- TASK TO COMPLETE: Pull each line holding "bodies" out of the entries below.

[START OF AVAILABLE RECORDS]

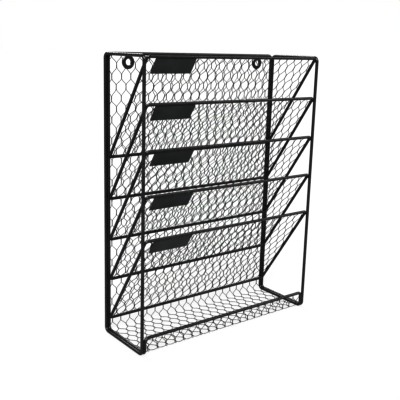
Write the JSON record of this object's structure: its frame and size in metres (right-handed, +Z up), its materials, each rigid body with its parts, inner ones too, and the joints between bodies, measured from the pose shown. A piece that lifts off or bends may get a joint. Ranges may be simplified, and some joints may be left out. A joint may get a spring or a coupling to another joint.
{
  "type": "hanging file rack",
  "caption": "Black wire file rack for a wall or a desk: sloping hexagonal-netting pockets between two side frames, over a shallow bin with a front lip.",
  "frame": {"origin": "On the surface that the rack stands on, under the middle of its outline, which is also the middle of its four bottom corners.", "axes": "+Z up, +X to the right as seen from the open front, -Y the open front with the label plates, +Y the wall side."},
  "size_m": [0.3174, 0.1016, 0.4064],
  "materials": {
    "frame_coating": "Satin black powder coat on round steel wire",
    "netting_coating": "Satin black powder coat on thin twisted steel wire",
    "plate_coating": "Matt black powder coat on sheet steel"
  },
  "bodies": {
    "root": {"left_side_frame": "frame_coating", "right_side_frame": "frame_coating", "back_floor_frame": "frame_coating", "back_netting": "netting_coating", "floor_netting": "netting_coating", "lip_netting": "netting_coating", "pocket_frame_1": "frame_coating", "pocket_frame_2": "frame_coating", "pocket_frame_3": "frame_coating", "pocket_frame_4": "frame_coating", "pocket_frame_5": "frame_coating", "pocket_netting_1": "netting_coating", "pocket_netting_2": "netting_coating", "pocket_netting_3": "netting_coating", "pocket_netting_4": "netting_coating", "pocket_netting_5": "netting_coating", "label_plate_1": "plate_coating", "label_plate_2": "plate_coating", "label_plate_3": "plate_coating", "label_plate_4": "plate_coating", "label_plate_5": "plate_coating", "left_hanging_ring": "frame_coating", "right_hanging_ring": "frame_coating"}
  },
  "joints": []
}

[END OF AVAILABLE RECORDS]
[START OF AVAILABLE RECORDS]

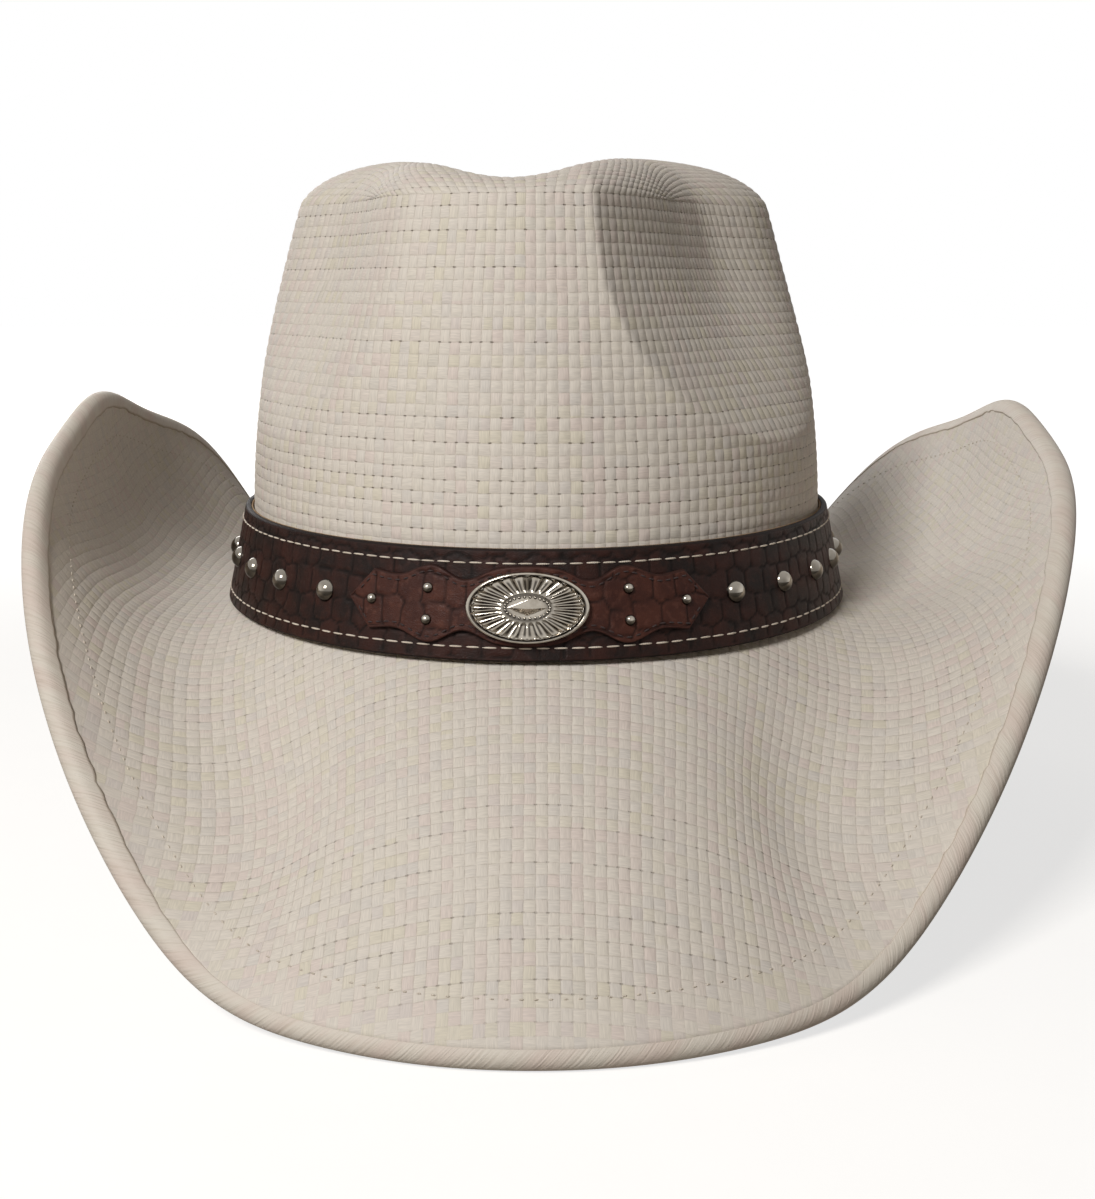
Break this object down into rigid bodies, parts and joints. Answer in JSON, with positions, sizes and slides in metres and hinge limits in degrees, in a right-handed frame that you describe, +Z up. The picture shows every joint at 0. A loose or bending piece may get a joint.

[END OF AVAILABLE RECORDS]
[START OF AVAILABLE RECORDS]

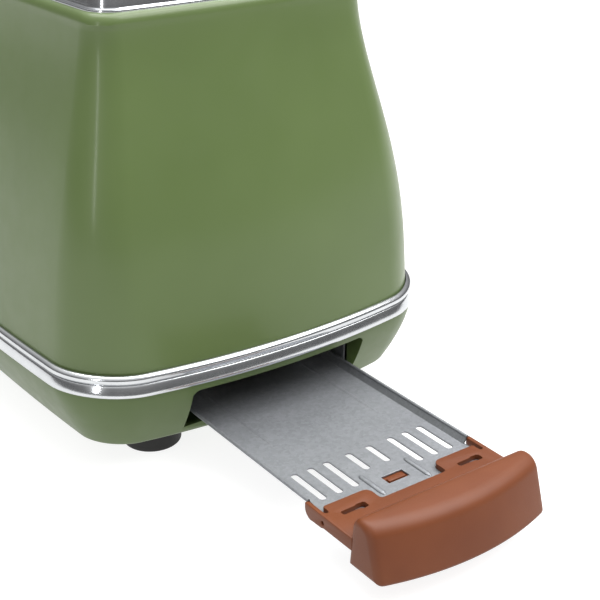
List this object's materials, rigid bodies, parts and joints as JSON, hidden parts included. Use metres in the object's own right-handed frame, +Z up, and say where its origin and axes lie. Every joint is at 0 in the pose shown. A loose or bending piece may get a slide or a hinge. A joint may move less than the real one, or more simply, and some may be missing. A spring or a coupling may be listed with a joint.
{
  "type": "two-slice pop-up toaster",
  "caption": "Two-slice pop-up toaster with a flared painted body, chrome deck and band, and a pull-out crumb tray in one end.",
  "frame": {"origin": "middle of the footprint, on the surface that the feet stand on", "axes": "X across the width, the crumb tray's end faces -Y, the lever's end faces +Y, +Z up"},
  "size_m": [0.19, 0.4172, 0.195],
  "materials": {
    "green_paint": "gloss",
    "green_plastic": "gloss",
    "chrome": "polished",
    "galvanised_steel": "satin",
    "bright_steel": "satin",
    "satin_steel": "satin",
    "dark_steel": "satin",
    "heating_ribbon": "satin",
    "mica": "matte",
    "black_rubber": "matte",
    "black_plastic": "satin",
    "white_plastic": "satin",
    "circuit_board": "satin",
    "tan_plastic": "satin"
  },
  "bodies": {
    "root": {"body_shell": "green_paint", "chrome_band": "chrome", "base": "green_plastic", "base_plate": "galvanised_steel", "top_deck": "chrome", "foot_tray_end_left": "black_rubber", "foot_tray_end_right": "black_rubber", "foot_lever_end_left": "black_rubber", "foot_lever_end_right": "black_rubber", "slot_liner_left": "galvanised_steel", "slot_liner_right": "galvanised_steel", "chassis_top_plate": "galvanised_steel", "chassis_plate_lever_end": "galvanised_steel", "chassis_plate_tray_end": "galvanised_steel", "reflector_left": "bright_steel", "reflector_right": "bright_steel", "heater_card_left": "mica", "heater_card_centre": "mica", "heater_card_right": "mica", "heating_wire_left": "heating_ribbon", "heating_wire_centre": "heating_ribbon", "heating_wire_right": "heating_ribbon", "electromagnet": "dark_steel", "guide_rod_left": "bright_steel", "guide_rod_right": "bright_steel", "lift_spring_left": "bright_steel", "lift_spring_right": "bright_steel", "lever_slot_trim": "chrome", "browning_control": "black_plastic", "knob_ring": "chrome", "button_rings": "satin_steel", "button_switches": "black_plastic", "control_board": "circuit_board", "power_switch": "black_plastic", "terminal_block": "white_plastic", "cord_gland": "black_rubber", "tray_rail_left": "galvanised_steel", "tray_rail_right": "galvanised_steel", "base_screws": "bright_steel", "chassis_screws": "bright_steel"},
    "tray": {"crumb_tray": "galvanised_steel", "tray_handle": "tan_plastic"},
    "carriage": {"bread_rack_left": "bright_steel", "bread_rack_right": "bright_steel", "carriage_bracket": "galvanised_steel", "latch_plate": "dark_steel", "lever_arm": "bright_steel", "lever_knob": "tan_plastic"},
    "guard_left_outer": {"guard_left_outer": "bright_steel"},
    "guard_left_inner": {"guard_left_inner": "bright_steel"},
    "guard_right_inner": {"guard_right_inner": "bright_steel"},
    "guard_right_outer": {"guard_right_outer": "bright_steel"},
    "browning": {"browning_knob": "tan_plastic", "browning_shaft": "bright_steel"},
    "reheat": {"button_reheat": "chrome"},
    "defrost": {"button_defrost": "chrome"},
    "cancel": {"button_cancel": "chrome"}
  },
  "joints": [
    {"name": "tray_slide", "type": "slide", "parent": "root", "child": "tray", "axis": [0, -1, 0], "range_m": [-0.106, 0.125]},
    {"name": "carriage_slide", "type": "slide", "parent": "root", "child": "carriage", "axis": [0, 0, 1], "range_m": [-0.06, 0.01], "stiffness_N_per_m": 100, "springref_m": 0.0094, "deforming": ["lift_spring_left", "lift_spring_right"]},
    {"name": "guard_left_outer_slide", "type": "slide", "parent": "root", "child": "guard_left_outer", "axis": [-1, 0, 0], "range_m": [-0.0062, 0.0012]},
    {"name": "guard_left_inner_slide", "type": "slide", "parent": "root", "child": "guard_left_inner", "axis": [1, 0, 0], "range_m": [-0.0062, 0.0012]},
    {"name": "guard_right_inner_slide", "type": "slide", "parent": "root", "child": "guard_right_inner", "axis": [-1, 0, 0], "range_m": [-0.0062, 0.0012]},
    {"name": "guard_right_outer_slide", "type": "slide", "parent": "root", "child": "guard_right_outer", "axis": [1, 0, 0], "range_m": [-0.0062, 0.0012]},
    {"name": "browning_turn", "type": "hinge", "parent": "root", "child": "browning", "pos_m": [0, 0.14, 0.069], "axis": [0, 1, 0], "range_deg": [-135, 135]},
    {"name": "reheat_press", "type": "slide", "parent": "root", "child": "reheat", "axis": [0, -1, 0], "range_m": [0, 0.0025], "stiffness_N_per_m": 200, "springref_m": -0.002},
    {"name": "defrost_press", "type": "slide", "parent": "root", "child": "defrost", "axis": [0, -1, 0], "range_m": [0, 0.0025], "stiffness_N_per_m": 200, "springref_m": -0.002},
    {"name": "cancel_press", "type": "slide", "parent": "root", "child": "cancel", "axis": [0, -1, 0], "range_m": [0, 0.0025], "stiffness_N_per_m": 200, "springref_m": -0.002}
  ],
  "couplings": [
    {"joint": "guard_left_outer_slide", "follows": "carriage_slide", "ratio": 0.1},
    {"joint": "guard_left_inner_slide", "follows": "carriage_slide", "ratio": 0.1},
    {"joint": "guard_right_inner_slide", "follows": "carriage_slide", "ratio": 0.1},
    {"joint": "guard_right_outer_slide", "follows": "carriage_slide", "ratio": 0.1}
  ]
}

[END OF AVAILABLE RECORDS]

- REPLY:
Write the JSON record of this object's structure: its frame and size in metres (right-handed, +Z up), its materials, each rigid body with its parts, inner ones too, and the joints between bodies, measured from the pose shown. A piece that lifts off or bends may get a joint. Ranges may be simplified, and some joints may be left out. A joint may get a spring or a coupling to another joint.
  "bodies": {
Break this object down into rigid bodies, parts and joints. Answer in JSON, with positions, sizes and slides in metres and hinge limits in degrees, in a right-handed frame that you describe, +Z up. The picture shows every joint at 0. A loose or bending piece may get a joint.
List this object's materials, rigid bodies, parts and joints as JSON, hidden parts included. Use metres in the object's own right-handed frame, +Z up, and say where its origin and axes lie. Every joint is at 0 in the pose shown. A loose or bending piece may get a slide or a hinge. A joint may move less than the real one, or more simply, and some may be missing. A spring or a coupling may be listed with a joint.
  "bodies": {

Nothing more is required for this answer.